Stare decisis is not an “inexorable command.” Ramos v. Louisiana, 590 U. S. ___, ___ (2020) (slip op., at 20) (internal quotation marks omitted). But for precedent to mean anything, the doctrine must give way only to a rationale that goes beyond whether the case was decided correctly. The Court accordingly considers additional factors before overruling a precedent, such as its adminstrability, its fit with subsequent factual and legal developments, and the reliance interests that the precedent has engendered. See Janus v. State, County, and Municipal Employees, 585 U. S. ___, ____–____ (2018) (slip op., at 34–35).
Stare decisis principles also determine how we handle a decision that itself departed from the cases that came before it. In those instances, “[r]emaining true to an ‘intrinsically sounder’ doctrine established in prior cases better serves the values of stare decisis than would following” the recent departure. Adarand Constructors, Inc. v. Peña, 515 U. S. 200, 231 (1995) (plurality opinion). Stare decisis is pragmatic and contextual, not “a mechanical formula of adherence to the latest decision.” Helvering v. Hallock, 309 U. S. 106, 119 (1940).
If he feels bound to follow a precedent he thinks is wrong and that is only four years old, how can he overrule a precedent that he thinks is wrong (if he does) and that is 47 years old? There can be grounds for overruling a precedent, as stated in the quotes. But would any of them apply if Roe v. Wade were directly challenged?
Is Roe difficult to administer? There have been numerous cases with respect to laws States have enacted.

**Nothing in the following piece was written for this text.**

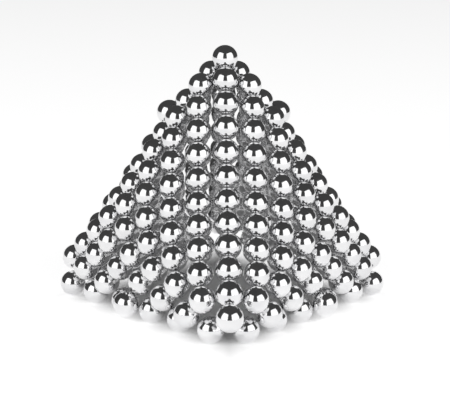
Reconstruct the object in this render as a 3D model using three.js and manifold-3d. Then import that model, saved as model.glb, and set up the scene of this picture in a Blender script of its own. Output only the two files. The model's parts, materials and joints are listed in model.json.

The question is whether they are the power os States to regulate abortion or whether they place an “undue burden” on women seeking abortion.
Are there new “factual and legal developments?” There are none I can see that call Roe into question.
As for “reliance interests,” certainly people have grown accustomed to having a legal right to an abortion.
Was there an “intrinsically sounder” doctrin established by a previous line of cases? No. This was a new area, not one in which previous decisions were set aside?
Maybe CJ Roberts could find the distinction between the right of women to abort their unborn children and the right of States to legislate standards of safety and to protect viable fetuses is too difficult to administer. But there is certainly no guarantee that he would do so. And apart from that, what he says here suggests that he would feel compelled to uphold the precedent of Roe v. Wade in any case that sought to overturn it.
To me, the decision just shows that you can never be sure how a justice will vote, so voting for a candidate just so he’ll nominate a conservative to the Court is no guarantee of getting the decision you want. And even if Roe is reversed, that won’t end abortion. Trump is so terribly unfit for office that we have to get rid of him; but I still can see how some people could decide in the light of CJ Roberts’ decision that they have to vote for Trump.
The result is that for pro-lifers who believe that overturning Roe v. Wade outweighs all other considerations, voting to reelect Donald Trump becomes an absolute obligation. Before this decision, they could have thought that there was a solid majority already on the Court and based their decision on other issues. But by clearly signaling his unreliability, Chief Justice Roberts has certainly delivered a number of voters to Donald Trump. The question is whether the election will be close enough for their votes to decide the outcome in a State or States which will change the electoral college majority.